In 2003 Bill Ackman’s first hedge fund, Gotham Partners, had just blown up and he was being investigated by then-Attorney General Eliot Spitzer. The investigation was eventually dropped, but this definitely wasn’t the best time in Ackman’s career.
He needed to do a deal. Specifically, he wanted to sell Hallwood Realty, a company whose stock was trading about $60 a share but Ackman believed it was worth $140. So he called Icahn.
“By reputation, I knew he was a tough guy and a difficult guy,” Mr. Ackman says. “I wanted to make sure I could collect.”He continues: “I insisted the agreement be short. I also insisted it have a mathematical example in it, so that there could be no question about the intent of the agreement.”
That’s not quite the way Mr. Icahn remembers it. He says that he was the one who was worried, and that Mr. Ackman was under investigation and desperate to sell. (Both investigations were later dropped.)
“I checked him out,” Mr. Icahn says. “He was in trouble with the S.E.C.; he had investors leaving him. A few of my friends called me up and said; ‘Don’t deal with this guy.’ “
Regardless, the two made a deal. Icahn bought shares of the company from Ackman for $80 a share with the promise that if he sold the shares and made a profit above 10% within the next three years they would split it.
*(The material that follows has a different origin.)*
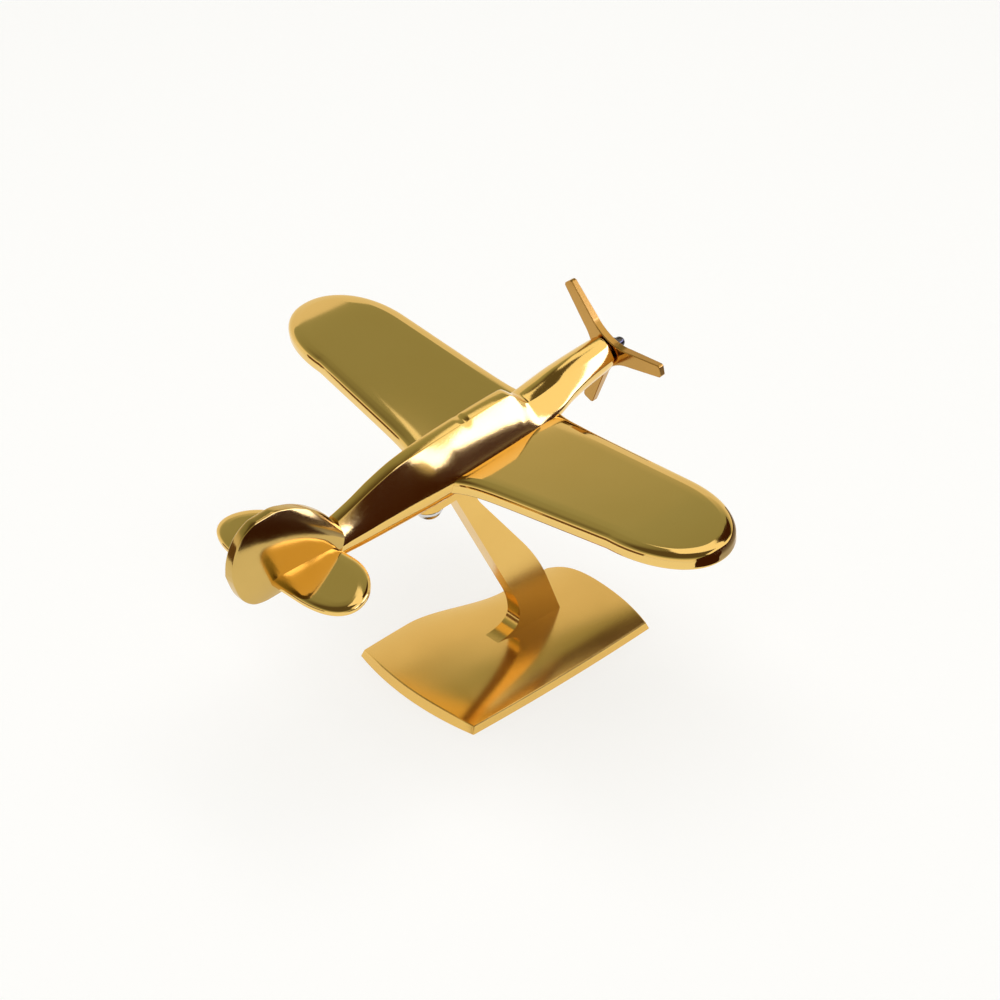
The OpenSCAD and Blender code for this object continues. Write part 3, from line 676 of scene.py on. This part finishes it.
# %% Plan and crown of the base
BASE_LEN, BASE_WID, RIM_H, CROWN_H, END_BOW, SIDE_BOW, RIM_DRAFT = 82.4, 57.8, 2.8, 2.2, 3.5, 0.9, 1.0
PORT_STEP, STEP_FROM, STEP_OVER, CORNER_BACK = 9.4, -0.5, 0.9, 3.4
CROWN_POWER, CROWN_ENDS = 3.4, 0.64
FELT_INSET, FELT_GAP, FELT_T, RECESS_H = 3.0, 0.1, 0.85, 0.9


def base_point(u, v, inset):
    """The base's plan at u, v from -1 to 1, inset from its outline."""
    step = PORT_STEP * eased((u - STEP_FROM) / STEP_OVER) if v > 0 else 0
    x = u * (BASE_LEN / 2 - inset + END_BOW * (1 - v * v)) - CORNER_BACK * max(u, 0) ** 8 * max(v, 0) ** 6
    return [x, v * (BASE_WID / 2 - inset + SIDE_BOW * (1 - u * u) - step)]


def base_crown(u, v):
    """The height of the base's top at u, v."""
    return RIM_H + CROWN_H * (1 - abs(v) ** CROWN_POWER) * (CROWN_ENDS + (1 - CROWN_ENDS) * (1 - u * u))


def border(steps_u, steps_v):
    """The places (i, j) along the edge of a grid, once round."""
    return ([(i, 0) for i in range(steps_u)] + [(steps_u, j) for j in range(steps_v)]
            + [(i, steps_v) for i in range(steps_u, 0, -1)] + [(0, j) for j in range(steps_v, 0, -1)])


print("the base's crown is", base_crown(0, 0), "mm high in the middle")

# %% Base


def base_solid():
    """Points and faces of the base: the crowned top, the rims and the underside with its recess."""
    cells_u, cells_v = 64, 48
    us, vs = np.linspace(-1, 1, cells_u + 1), np.linspace(-1, 1, cells_v + 1)
    points = [[*base_point(u, v, RIM_DRAFT), base_crown(u, v)] for u in us for v in vs]
    rows = np.arange(len(points)).reshape(len(us), len(vs)).tolist()
    faces = quads(rows)
    edge = border(cells_u, cells_v)
    last = [rows[i][j] for i, j in edge]
    recess = FELT_INSET - FELT_GAP
    for inset, height in ((0, 0), (recess, 0), (recess, RECESS_H)):
        loop = list(range(len(points), len(points) + len(edge)))
        points += [[*base_point(us[i], vs[j], inset), height] for i, j in edge]
        faces += quads([last, loop], closed=True)
        last = loop
    faces.append(tuple(last))
    return points, faces


points, faces = base_solid()
add_piece("base_casting", points, faces, plate_brass, sharp=34, bevel=0.8, replaces=["base_plate"])

# %% [markdown]
# ## The leaning arm
# A bar 6 mm thick with a curved side view, and a flange on top that carries the two screws. A bent box
# wouldn't swell at the foot, so the bar is a prism over its side view. Bar and flange are two solids,
# joined by a Boolean so that the casting is one skin, then bevelled.

# %% Side view of the arm
ARM_T, FOOT_SEAT, FLANGE_R, FLANGE_T = 6.2, 3.9, 4.6, 3.5
FLANGE_REAR, FLANGE_FRONT, FLANGE_Z = -29.3, -5.3, -13.0
BELLY_Z = FLANGE_Z + FLANGE_T
SPOT_R, SPOT_DEPTH = 4.9, 5.6


def side_point(x, z):
    """A point of the aeroplane's frame in the stand's side view."""
    p = fly([x, 0, z])
    return np.array([p[0], p[2]])


def arm_outline():
    """The arm's side view: up its back from the heel, along the flange and down its front to the toe."""
    heel, waist_back = [3.9, FOOT_SEAT + 8], [1.3, 21.6]
    waist_front, neck_front = [4.6, 43.1], [-12.4, 66.5]
    top_back = side_point(FLANGE_REAR + 8.4, FLANGE_Z + 0.5)
    top_front = side_point(FLANGE_FRONT + 2.5, FLANGE_Z + 0.5)
    path = [np.array([-9.7, FOOT_SEAT])]
    path += bend([-9.7, FOOT_SEAT + 1], [4.5, FOOT_SEAT + 0.9], heel, 24)
    path += bend(heel, [3.9, FOOT_SEAT + 12], waist_back, 16, False)
    path += [top_back, top_front]
    path += bend(top_front - [3, 0.4], [-18.2, 74.5], neck_front, 18)
    path += bend(waist_front, [12.6, 32.2], [16.4, 22.3], 24)
    return path + [np.array([20.1, 12.2]), np.array([23.2, FOOT_SEAT])]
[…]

To make sure everything was on the up and up, Ackman included some legal provisions in his contract with Icahn. First the contract stipulated that if there was any legal trouble, the loser would pay the winner’s legal fees. Second it said that if payment was delayed, Icahn would owe Ackman a lot of interest.
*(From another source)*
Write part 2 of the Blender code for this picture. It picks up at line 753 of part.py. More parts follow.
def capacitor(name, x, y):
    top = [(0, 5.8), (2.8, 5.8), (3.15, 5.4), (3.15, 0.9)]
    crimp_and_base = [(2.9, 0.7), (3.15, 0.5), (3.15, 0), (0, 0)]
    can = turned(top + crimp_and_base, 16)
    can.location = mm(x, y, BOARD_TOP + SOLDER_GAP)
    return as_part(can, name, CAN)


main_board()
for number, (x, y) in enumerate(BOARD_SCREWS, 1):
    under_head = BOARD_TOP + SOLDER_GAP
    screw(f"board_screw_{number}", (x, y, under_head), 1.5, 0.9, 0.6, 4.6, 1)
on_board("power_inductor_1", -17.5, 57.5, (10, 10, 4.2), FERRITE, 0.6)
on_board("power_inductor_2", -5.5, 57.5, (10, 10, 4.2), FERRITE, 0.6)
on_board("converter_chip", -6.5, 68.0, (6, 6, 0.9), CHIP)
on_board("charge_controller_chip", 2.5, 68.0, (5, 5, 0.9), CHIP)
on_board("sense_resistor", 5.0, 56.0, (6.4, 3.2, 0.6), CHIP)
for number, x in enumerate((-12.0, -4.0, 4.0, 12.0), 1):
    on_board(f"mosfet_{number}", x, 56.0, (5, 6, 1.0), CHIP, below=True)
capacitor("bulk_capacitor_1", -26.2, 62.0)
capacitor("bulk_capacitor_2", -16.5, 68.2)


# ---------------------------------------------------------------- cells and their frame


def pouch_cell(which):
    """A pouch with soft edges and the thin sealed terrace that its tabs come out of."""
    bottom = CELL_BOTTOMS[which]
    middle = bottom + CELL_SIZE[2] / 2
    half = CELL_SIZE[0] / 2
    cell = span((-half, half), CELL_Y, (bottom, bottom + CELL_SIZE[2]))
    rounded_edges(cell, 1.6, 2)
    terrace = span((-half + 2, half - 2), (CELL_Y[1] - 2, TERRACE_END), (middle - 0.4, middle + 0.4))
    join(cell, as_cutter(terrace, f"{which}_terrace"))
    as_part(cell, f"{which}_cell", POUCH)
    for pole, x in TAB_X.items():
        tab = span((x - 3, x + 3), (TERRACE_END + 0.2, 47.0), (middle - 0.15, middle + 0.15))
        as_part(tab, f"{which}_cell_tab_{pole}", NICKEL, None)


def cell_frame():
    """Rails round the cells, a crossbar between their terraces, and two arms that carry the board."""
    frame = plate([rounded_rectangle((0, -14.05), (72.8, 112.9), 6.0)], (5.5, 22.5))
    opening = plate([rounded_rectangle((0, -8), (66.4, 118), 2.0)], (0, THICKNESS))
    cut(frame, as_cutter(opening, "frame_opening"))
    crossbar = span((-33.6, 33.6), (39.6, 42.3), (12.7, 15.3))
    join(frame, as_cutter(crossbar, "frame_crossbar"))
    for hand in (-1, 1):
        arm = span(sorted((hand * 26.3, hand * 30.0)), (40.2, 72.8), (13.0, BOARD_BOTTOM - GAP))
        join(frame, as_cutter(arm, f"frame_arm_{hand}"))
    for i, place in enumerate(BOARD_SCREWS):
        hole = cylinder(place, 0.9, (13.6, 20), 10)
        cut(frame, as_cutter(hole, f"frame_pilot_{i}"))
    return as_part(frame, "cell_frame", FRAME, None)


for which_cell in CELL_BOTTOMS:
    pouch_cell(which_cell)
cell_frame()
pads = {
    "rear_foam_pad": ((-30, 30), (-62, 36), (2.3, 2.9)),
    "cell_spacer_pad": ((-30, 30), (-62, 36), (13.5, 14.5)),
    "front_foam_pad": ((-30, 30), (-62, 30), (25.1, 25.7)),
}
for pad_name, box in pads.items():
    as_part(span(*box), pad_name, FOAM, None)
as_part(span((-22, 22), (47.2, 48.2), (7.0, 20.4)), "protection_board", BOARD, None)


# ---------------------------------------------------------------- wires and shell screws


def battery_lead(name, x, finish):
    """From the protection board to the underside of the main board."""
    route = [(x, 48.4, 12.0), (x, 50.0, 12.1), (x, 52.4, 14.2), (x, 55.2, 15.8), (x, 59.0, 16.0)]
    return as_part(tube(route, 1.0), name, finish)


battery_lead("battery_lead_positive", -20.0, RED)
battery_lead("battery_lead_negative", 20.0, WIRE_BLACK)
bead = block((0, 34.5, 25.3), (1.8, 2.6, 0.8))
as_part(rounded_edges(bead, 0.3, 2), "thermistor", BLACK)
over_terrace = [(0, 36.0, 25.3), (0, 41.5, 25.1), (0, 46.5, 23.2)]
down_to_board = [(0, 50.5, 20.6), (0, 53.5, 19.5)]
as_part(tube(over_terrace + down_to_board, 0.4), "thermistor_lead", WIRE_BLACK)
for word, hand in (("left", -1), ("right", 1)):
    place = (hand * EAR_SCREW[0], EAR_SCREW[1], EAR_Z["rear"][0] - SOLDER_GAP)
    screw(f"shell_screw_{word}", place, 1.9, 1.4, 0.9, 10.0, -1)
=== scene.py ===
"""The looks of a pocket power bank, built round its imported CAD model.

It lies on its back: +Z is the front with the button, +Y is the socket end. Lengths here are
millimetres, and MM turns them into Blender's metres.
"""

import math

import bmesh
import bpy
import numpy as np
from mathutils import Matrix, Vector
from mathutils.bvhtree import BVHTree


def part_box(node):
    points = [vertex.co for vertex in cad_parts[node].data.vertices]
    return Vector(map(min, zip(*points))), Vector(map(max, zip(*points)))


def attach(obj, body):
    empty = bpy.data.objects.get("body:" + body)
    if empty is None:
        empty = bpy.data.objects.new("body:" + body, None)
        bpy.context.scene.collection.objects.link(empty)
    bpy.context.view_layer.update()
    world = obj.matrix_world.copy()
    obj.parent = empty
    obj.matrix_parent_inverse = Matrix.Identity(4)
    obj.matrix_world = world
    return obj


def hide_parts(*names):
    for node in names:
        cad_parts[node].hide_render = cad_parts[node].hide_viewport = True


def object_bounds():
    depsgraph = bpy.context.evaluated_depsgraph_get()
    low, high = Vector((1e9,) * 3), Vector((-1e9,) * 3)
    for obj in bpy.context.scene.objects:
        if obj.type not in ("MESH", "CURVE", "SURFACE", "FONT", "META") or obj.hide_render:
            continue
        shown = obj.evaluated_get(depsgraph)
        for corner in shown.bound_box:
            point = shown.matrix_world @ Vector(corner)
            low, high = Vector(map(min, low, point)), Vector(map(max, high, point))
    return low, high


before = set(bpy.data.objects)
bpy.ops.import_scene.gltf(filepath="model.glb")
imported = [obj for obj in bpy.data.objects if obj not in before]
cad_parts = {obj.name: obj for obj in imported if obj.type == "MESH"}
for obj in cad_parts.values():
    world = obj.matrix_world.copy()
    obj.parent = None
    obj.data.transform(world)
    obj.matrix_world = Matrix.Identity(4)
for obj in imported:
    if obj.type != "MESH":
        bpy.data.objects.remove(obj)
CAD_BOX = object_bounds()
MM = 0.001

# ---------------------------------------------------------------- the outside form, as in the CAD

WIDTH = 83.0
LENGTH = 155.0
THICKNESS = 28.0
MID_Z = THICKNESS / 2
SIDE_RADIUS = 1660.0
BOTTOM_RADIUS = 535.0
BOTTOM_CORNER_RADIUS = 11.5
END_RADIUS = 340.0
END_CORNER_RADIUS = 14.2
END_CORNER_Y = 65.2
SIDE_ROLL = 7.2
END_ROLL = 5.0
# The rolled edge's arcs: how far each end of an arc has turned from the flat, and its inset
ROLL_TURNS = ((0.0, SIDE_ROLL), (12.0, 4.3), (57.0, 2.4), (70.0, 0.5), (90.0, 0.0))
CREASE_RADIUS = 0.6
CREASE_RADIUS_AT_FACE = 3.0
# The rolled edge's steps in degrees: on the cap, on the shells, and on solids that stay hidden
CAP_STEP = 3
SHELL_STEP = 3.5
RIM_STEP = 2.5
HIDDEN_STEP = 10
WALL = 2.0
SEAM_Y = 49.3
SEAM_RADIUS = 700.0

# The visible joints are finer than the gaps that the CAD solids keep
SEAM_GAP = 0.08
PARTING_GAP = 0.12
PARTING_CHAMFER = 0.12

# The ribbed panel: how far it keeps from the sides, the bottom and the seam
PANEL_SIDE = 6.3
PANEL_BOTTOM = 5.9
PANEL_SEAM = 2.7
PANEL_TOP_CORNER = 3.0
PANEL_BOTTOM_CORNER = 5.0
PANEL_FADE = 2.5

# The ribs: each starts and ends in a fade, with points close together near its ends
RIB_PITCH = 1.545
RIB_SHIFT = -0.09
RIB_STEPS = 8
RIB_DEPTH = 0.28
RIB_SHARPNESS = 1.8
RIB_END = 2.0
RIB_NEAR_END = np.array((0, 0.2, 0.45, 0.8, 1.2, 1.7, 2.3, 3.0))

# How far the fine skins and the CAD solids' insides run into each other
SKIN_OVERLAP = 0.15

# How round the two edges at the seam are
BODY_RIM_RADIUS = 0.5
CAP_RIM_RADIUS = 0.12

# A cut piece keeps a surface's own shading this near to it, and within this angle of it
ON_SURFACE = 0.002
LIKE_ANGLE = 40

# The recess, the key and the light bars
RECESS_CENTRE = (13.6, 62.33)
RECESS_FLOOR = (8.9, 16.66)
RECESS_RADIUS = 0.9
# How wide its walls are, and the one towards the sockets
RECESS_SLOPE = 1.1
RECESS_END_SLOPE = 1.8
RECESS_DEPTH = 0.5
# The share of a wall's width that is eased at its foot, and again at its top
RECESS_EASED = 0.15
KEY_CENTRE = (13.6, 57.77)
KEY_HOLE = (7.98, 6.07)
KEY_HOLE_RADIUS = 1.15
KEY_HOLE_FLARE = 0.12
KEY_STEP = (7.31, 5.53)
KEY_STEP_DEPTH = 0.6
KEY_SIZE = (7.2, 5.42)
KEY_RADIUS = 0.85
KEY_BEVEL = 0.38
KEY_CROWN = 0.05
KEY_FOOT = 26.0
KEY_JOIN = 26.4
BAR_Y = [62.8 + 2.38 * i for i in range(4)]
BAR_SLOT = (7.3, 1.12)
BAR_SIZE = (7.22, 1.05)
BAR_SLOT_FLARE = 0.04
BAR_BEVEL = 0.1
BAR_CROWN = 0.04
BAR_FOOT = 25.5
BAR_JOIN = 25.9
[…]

In 2004, Hallwood merged with another company, for $137 a share. That meant Icahn made some good money on the deal, so Ackman called him for Gotham Partners’ cut.
As Mr. Ackman tells it, the older man scoffed: “First off, I didn’t sell,” Mr. Icahn told him. Mr. Icahn argued that a merger did not constitute a sale of shares.
“Well, do you still own the shares?” Mr. Ackman asked.
“No,” Mr. Icahn said. “But I didn’t sell.”
And so it went. Mr. Ackman threatened to sue. Mr. Icahn roared that he would counter sue.
“Go ahead, sue me. You know what, I’m going to sue you!” Mr. Icahn shouted, according to Mr. Ackman, who says Mr. Icahn told him that he took his advice on MBIA and lost $20 million.
So Ackman eventually sued, and while the men barely spoke (their lawyers did all the talking) there was some name calling (from the NYT):
“The guy is a shakedown artist,” Mr. Ackman sneers. “His word is worthless.”
Mr. Icahn says: “He’s now the young gunfighter who wants to show he beat the older gunfighter with a big reputation. He just likes pounding himself on the chest.”
And there was an incident when the two men reportedly got into an argument at a restaurant when Icahn offered to settle the dispute by giving $10 million to the charity of Ackman’s choice. Ackman said the money belonged to Gotham Partners and refused.
Then there was the time investor David Tisch asked Ackman about Icahn. Icahn wanted to invest in one of Tisch’s funds and Ackman told him to think better of taking Icahn’s money.
According to the NYT, though, Tisch and Icahn don’t remember ever hammering out a formal offer for investment.
Meanwhile in Court, Icahn and Ackman’s lawyers went to war for 7 years. Finally in October 2011, Icahn’s final appeal was denied and Ackman was awarded $9 million.
However, to this day it’s well known that Ackman and Icahn dislike each other. Even the New York Times Dining section has mentioned it. In a September 2012 piece about how NYC restaurant staffs accommodate their most loyal patients, this little gem appeared:
At Marea, Michael White’s Italian restaurant on Central Park South, for instance, the hedge fund manager William A. Ackman is a regular and one of many customers who rates an NR, never refuse. What the computer does not say (but the general manager, Rocky Cirino, knows) is that servers can never seat Mr. Ackman next to Carl C. Icahn, another big Wall Street name. The two have sued each other.
Now it looks like Herbalife is the next battlefield for these two. Buckle up.